When they started producing this wine, the must was fermented in barrels. “We discontinued barrel-fermentation from 2008 to 2018,” Luigi explains.
“In 2018 we reintroduced the use of barrels because we found a very nice cooperation with a barrel producer from Burgundy. He came over, we tased different vintages of Broy and we had a very deep and long study on what we should actually use to make the Broy age better but at the same time not overpower the wine with wood.
“We like the wood but you also have to respect the grape and the taste of wine.”
Turian Schioppettino Colli Orientali del Friuli Doc is made from handpicked Schioppettino grapes that are collected in trays and spread out over mats in the fruttaia to enhance their flavours and body. This is followed by destemming and fermentation on the skins for about three weeks. For the following 18 months, the wine is fined in Allier French oak barriques.
Another red wine benefitting from partial drying is Forresco DOC Friuli Colli Orientali, a blend of Refosco dal Peduncolo Rosso (40%), Refosco di Faedis (40%), and Pignolo (20%). The ripe grapes are picked in trays and placed in the drying loft for 20 days to concentrate their aroma compounds and flavours. Then they are destemmed and macerated on the skins for about three weeks in temperature-controlled automatic fermentation tanks.

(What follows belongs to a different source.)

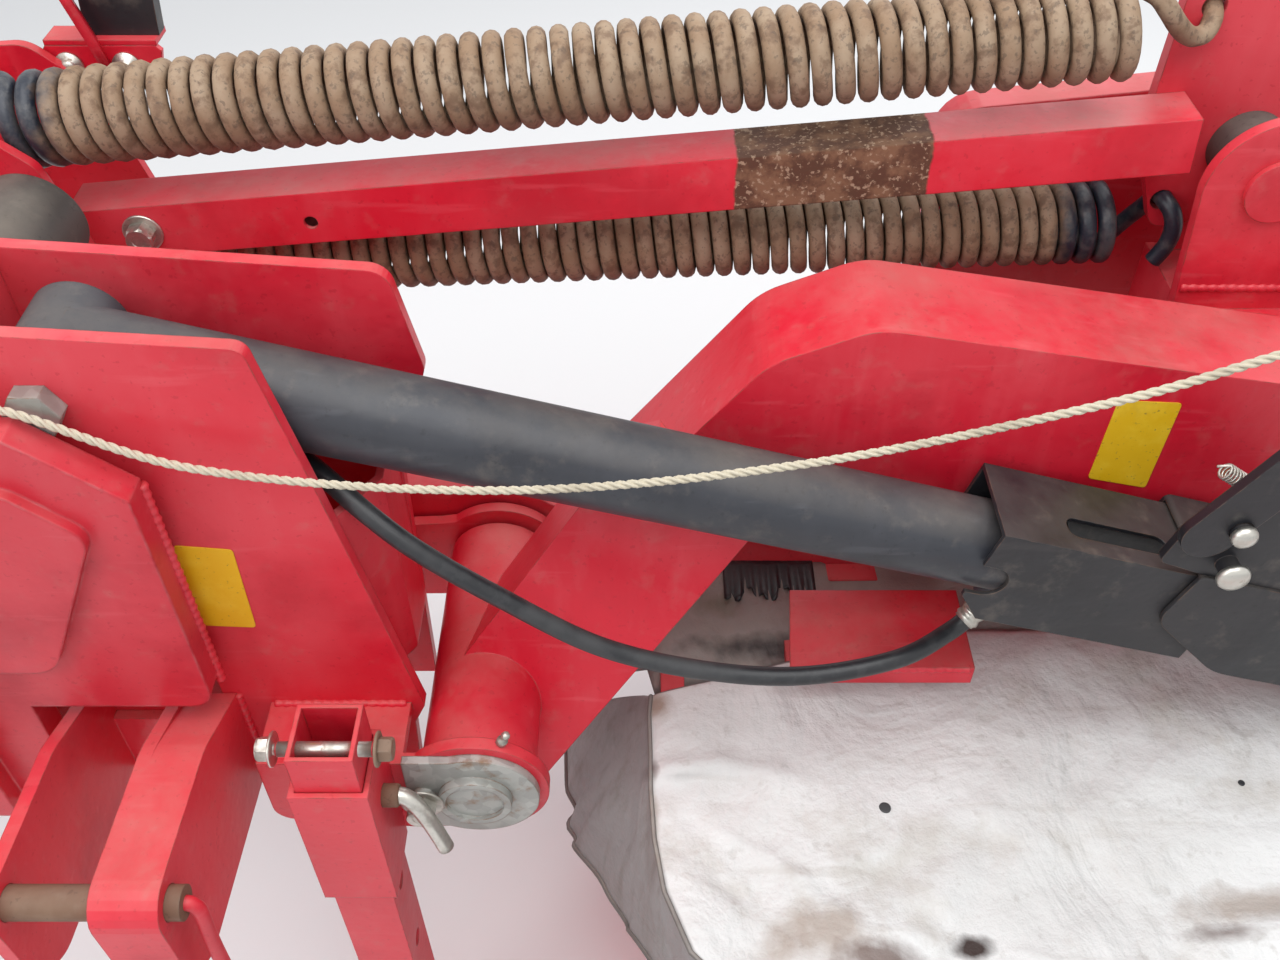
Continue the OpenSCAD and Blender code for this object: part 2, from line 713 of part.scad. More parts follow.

As the tasting nears the end, Luigi makes a couple more interesting points:
- Collavini’s winemaking is guided by three principles. He says: “The wine has to taste like the grape, you have to taste the terroir of Friuli, and you have to taste also the style of my family. So, we always try to reach for balance, elegance and smoothness. We don’t want to have wines which shock the palate; we want wines that are very pleasant to drink. This is always our idea when we make wine.”
- Luigi (above) also believes in vintage variation. He says: “I don’t like the standard wines which are all the same vintage after vintage. I love the wines which are different from vintage to vintage. We have to understand and we have to respect the fact that the climate changes year after year.”